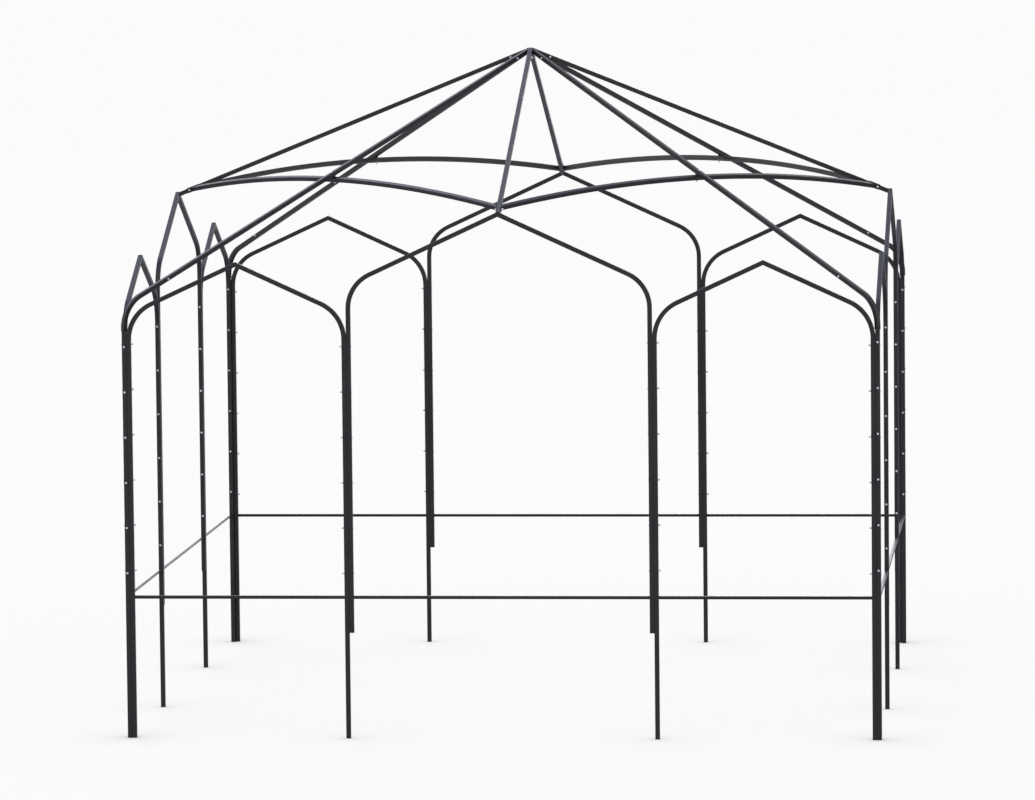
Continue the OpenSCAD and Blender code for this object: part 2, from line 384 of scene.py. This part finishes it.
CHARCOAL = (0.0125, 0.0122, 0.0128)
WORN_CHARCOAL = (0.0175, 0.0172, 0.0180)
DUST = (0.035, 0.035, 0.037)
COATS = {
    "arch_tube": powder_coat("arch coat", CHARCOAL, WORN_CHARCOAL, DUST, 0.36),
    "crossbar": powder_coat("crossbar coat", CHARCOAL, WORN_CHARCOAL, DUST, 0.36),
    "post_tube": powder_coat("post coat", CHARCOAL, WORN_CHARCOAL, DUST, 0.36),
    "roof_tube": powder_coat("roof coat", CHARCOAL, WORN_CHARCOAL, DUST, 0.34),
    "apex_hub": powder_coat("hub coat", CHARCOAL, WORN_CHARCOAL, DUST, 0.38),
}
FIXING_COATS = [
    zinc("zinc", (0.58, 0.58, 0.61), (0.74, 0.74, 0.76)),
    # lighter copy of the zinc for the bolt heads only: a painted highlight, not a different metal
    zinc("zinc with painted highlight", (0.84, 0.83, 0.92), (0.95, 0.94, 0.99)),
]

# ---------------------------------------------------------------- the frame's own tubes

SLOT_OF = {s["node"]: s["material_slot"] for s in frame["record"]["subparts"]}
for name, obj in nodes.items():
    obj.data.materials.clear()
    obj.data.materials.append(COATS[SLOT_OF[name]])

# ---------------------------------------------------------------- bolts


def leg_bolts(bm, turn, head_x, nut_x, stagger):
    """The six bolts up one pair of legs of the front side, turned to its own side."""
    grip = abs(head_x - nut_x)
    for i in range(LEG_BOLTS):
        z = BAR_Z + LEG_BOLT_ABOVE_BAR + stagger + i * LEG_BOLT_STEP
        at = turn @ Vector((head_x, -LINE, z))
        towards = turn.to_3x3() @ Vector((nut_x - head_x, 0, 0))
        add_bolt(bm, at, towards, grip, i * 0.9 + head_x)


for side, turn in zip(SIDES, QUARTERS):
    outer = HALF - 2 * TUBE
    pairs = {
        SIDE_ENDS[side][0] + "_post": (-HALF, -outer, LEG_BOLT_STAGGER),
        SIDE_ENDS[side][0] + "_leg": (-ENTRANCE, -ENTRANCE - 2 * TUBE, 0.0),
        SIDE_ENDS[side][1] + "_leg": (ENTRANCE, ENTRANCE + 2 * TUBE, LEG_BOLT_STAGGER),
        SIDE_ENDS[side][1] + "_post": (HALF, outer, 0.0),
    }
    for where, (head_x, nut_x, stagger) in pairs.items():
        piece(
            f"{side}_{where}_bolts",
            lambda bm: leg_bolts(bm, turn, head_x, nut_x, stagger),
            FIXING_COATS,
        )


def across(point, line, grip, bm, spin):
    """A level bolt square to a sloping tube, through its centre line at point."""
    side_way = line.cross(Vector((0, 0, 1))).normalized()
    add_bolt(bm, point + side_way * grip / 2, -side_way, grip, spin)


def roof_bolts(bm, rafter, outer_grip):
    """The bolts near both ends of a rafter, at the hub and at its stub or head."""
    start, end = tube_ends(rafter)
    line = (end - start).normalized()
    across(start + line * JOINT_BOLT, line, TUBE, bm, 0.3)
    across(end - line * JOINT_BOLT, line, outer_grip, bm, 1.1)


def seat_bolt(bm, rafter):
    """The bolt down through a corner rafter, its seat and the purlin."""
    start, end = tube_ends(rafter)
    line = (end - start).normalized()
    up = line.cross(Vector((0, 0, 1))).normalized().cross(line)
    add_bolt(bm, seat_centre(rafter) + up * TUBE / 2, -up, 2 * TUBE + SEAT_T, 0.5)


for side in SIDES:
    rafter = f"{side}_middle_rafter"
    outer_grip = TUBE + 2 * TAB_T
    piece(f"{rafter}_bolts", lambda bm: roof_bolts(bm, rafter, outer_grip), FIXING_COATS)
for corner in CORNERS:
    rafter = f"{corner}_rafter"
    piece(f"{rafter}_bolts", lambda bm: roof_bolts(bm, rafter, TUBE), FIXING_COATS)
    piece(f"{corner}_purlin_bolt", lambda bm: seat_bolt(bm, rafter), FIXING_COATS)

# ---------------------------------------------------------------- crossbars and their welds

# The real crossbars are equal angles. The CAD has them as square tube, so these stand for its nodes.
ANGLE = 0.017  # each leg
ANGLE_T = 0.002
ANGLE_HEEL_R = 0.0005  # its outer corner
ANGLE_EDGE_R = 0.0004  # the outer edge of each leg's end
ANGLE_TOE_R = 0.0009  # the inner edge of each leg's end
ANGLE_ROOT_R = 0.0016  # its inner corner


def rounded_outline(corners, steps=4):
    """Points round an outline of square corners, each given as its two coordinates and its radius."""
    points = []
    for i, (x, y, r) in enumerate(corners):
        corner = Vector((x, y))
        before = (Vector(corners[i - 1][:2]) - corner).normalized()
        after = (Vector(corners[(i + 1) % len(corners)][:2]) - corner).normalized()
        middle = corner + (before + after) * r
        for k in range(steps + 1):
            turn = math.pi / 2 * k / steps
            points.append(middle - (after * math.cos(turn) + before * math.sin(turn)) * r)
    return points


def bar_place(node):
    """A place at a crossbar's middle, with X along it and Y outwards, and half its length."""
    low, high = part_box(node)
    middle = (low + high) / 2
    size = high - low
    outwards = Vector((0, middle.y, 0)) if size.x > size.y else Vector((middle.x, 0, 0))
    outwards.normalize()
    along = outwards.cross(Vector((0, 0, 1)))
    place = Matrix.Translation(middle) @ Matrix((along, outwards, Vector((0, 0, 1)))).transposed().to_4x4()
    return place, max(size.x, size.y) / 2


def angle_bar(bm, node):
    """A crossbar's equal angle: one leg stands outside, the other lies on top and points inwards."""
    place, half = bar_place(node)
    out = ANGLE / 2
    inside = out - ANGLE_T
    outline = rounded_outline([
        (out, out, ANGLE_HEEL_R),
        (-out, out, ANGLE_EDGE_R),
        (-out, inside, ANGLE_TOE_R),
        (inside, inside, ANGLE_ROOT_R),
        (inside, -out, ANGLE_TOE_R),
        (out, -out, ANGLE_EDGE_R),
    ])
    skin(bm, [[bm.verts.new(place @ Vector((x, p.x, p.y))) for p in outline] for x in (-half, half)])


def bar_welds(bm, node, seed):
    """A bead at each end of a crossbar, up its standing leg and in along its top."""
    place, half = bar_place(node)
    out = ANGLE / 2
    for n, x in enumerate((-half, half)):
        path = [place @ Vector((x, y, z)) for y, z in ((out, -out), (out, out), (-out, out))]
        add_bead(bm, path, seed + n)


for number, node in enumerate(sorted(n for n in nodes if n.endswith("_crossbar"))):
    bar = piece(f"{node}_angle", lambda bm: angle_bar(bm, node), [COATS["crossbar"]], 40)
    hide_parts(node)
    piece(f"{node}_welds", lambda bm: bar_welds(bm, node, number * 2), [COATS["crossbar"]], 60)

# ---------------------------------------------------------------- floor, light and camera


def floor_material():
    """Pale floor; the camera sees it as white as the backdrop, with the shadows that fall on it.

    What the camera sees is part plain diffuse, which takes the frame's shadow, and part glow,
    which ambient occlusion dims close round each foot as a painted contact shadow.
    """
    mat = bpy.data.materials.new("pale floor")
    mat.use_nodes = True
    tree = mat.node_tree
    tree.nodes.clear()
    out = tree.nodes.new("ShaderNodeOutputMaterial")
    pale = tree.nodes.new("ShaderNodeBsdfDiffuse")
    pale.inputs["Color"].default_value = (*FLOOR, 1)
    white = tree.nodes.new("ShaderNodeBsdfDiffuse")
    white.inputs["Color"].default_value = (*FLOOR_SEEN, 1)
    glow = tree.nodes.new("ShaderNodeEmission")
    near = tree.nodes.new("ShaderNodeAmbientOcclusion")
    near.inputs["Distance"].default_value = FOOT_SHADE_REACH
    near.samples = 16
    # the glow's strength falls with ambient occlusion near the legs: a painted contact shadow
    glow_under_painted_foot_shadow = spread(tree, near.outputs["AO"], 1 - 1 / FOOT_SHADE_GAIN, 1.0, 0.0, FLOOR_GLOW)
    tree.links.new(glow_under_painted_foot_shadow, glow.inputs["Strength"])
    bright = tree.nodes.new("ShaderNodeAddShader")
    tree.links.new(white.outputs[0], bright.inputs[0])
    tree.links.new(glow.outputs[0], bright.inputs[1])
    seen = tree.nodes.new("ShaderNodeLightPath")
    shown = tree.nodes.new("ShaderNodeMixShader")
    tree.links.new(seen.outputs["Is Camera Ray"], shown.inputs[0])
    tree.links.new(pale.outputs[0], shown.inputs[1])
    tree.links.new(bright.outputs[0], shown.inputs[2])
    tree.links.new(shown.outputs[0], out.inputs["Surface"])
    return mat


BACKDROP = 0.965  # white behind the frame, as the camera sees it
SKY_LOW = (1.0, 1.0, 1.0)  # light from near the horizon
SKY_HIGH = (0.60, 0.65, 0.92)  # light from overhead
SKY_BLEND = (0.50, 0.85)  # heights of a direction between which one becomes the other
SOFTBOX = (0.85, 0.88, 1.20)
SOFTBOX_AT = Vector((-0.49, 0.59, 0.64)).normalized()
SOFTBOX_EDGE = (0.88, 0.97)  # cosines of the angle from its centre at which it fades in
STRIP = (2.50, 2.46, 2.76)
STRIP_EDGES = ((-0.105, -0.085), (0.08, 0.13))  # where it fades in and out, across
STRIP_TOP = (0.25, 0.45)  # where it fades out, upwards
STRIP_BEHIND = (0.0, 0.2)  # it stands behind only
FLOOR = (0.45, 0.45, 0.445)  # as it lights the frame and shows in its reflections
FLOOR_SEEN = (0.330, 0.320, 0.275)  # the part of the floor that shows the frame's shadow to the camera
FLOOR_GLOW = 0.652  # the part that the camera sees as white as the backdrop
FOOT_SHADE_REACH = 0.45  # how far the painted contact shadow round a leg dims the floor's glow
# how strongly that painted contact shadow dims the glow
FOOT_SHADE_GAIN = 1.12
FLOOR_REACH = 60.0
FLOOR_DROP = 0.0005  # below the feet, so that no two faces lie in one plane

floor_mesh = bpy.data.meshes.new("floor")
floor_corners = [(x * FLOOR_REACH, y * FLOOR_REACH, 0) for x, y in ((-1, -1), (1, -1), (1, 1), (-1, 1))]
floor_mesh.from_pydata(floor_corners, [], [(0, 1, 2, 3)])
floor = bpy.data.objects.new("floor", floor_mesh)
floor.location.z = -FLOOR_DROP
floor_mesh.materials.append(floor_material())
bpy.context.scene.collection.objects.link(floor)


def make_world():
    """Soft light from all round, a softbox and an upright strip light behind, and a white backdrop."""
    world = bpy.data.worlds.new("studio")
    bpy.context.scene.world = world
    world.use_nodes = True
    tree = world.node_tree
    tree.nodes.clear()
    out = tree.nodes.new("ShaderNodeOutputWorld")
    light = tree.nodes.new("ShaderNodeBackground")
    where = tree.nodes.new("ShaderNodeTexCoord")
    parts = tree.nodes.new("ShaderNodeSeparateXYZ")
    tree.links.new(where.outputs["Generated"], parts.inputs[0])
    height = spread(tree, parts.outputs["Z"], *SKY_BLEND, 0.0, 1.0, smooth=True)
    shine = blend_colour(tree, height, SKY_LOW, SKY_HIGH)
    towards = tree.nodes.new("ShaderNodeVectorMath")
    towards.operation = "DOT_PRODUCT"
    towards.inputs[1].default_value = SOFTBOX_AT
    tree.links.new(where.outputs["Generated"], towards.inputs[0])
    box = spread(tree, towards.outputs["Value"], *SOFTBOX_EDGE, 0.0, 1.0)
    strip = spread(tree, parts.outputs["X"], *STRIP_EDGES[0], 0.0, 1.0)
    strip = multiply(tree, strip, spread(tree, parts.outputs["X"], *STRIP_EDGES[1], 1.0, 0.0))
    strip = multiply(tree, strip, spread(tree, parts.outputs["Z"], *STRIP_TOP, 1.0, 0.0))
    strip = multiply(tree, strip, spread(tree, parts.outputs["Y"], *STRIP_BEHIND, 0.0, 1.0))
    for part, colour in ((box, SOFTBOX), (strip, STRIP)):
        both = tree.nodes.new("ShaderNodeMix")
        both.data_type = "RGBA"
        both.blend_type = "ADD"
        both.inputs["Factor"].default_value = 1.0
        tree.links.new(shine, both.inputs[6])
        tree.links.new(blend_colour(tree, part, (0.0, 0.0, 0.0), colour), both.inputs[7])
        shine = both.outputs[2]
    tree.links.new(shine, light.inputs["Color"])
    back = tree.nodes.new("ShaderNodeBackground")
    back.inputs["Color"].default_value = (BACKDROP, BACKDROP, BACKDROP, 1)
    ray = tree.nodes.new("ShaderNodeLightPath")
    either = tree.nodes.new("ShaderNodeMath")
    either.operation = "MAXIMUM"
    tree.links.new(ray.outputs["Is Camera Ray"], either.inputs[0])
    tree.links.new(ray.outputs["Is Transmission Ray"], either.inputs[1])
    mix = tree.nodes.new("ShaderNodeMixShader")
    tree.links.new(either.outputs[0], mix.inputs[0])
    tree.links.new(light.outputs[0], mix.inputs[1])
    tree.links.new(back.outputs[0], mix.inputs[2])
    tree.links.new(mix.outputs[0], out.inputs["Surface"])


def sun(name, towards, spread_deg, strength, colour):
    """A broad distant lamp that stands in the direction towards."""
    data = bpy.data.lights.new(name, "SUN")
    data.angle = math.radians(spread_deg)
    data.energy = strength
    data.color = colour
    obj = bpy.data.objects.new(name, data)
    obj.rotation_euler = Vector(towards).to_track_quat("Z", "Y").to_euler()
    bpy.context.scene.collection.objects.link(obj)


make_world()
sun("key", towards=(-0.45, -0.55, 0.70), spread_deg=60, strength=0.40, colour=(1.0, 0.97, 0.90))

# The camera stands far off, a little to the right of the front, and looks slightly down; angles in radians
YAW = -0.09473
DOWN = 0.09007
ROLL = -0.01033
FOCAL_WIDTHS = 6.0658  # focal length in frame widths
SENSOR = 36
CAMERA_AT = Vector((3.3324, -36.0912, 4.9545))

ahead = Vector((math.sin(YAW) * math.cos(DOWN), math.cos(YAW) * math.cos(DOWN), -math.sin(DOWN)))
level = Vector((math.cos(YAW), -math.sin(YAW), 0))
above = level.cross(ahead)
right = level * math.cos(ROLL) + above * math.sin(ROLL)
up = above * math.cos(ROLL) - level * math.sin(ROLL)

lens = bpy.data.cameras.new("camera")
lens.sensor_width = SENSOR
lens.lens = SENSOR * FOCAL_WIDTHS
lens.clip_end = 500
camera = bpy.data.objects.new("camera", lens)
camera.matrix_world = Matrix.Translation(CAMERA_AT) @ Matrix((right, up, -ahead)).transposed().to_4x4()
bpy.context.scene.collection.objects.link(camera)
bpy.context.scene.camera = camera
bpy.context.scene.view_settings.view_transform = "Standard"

· · ·

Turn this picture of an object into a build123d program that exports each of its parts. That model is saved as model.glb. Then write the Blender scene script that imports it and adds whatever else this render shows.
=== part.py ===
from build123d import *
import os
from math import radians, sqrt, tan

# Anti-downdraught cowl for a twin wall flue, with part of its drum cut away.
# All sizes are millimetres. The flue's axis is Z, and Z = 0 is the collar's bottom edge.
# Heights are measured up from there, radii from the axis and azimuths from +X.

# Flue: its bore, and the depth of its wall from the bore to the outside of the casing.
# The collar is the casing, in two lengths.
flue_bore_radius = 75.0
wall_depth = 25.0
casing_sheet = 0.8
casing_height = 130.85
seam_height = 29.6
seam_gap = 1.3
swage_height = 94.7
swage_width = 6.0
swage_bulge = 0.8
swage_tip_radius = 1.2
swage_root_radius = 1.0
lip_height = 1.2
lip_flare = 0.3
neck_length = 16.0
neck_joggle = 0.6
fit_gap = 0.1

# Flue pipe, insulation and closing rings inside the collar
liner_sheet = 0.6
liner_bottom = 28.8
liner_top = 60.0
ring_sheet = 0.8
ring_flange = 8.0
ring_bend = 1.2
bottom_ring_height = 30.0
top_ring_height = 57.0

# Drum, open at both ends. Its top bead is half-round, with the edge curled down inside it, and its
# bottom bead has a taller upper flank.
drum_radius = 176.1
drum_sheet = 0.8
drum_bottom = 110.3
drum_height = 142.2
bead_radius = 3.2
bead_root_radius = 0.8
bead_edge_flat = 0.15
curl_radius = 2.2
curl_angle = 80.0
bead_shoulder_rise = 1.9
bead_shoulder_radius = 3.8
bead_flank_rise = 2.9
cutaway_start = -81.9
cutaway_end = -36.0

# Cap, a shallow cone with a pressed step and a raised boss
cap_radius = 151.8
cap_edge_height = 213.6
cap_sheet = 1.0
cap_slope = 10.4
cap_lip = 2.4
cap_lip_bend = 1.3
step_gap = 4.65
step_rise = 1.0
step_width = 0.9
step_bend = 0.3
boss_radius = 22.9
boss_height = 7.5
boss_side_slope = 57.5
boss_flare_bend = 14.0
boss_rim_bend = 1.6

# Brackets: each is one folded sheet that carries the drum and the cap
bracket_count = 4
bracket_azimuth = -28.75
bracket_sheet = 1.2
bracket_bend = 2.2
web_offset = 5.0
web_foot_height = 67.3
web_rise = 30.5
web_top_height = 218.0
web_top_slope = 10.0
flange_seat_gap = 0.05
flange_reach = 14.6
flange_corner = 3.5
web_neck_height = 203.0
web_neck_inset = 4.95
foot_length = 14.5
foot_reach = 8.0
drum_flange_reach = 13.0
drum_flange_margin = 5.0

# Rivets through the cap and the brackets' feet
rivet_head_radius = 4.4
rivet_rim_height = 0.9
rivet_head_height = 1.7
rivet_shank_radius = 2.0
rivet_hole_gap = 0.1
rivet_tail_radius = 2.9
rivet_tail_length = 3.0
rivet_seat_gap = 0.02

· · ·

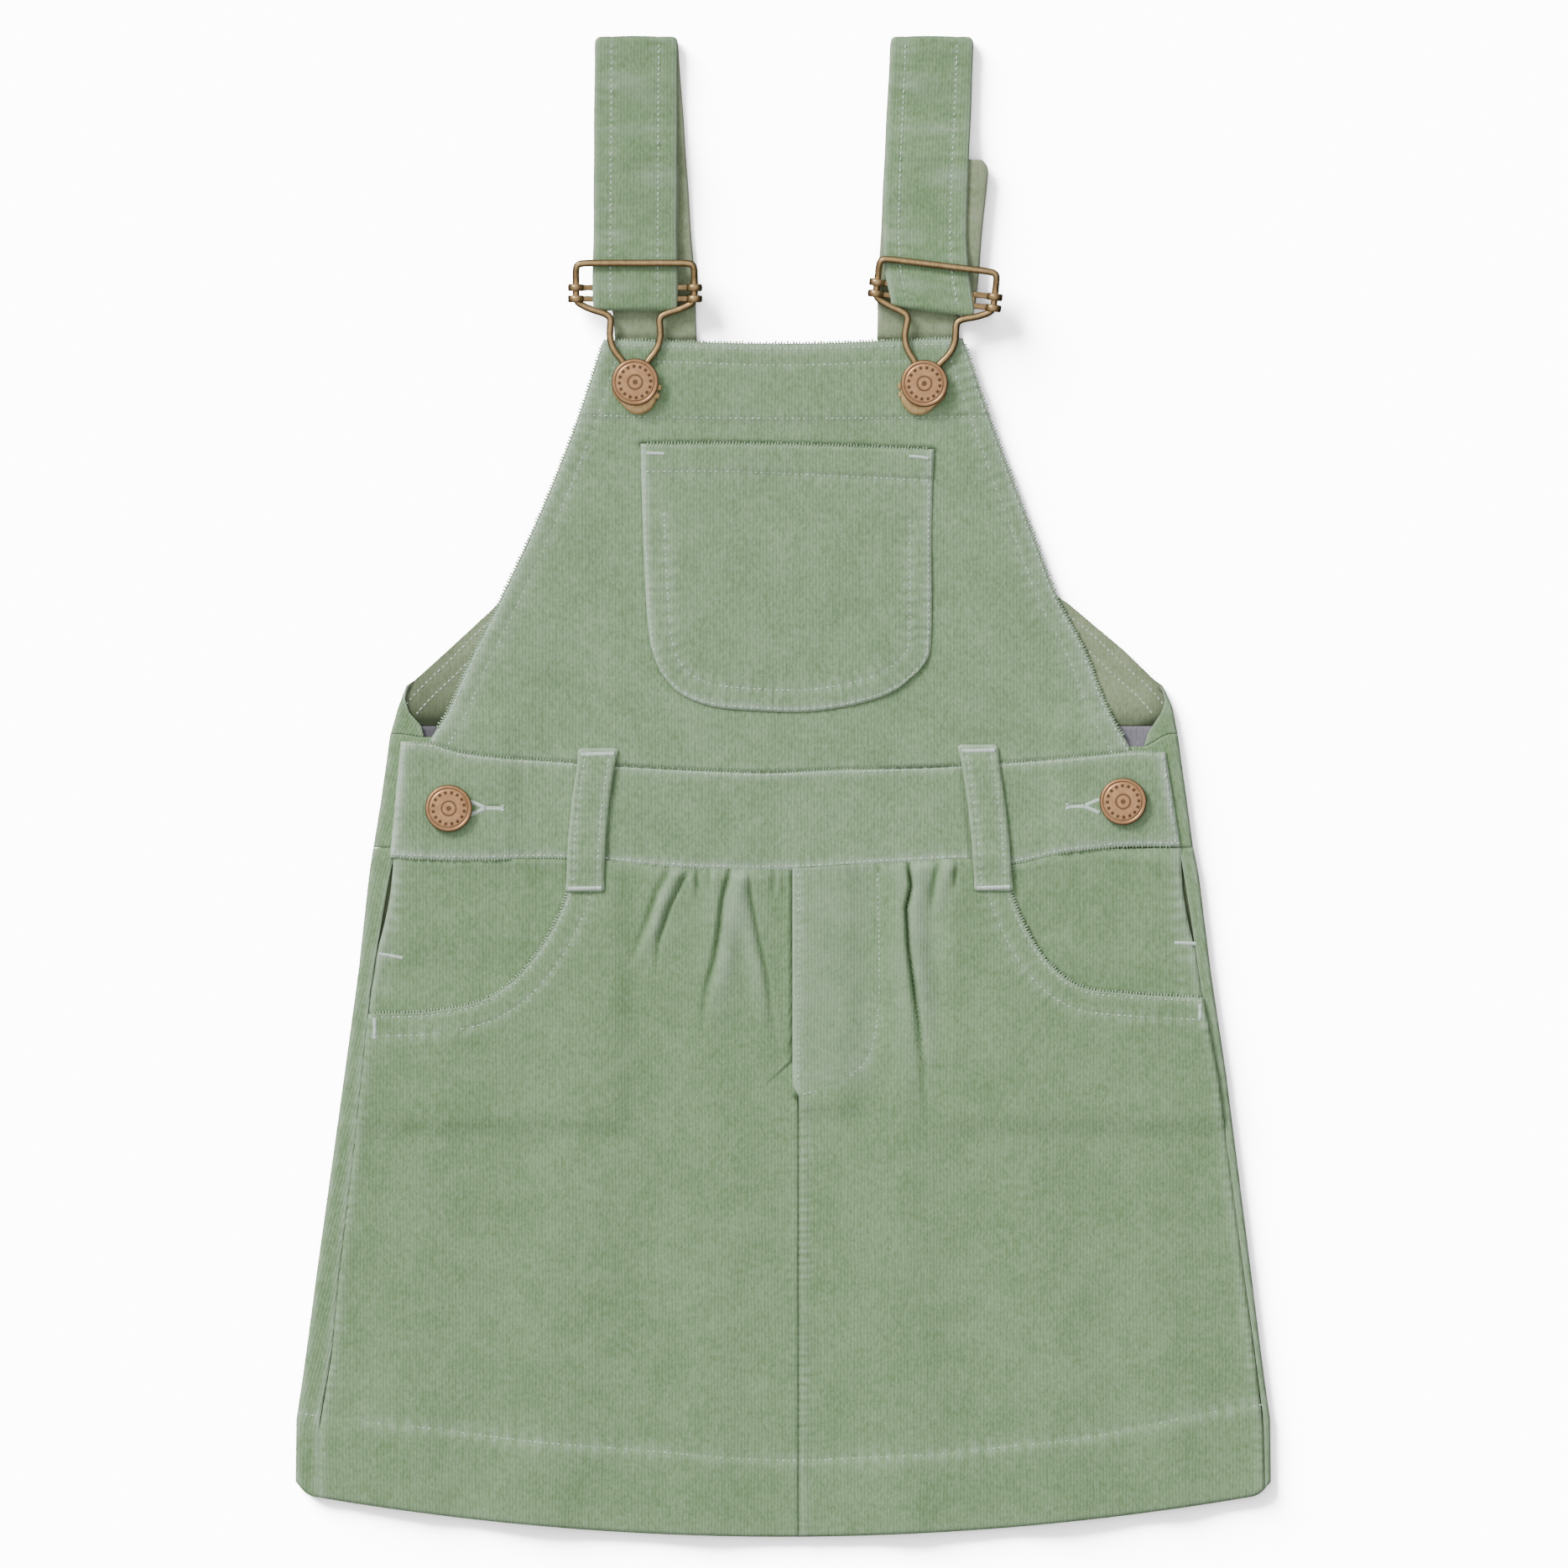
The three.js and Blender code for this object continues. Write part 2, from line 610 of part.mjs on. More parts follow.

· · ·

**WORK TO DO:** Return only the stretch of the material above from the line holding "hide_parts(node)" through the line holding "fall on it.", copied exactly.

**OUTPUT:**
    hide_parts(node)
    piece(f"{node}_welds", lambda bm: bar_welds(bm, node, number * 2), [COATS["crossbar"]], 60)

# ---------------------------------------------------------------- floor, light and camera


def floor_material():
    """Pale floor; the camera sees it as white as the backdrop, with the shadows that fall on it.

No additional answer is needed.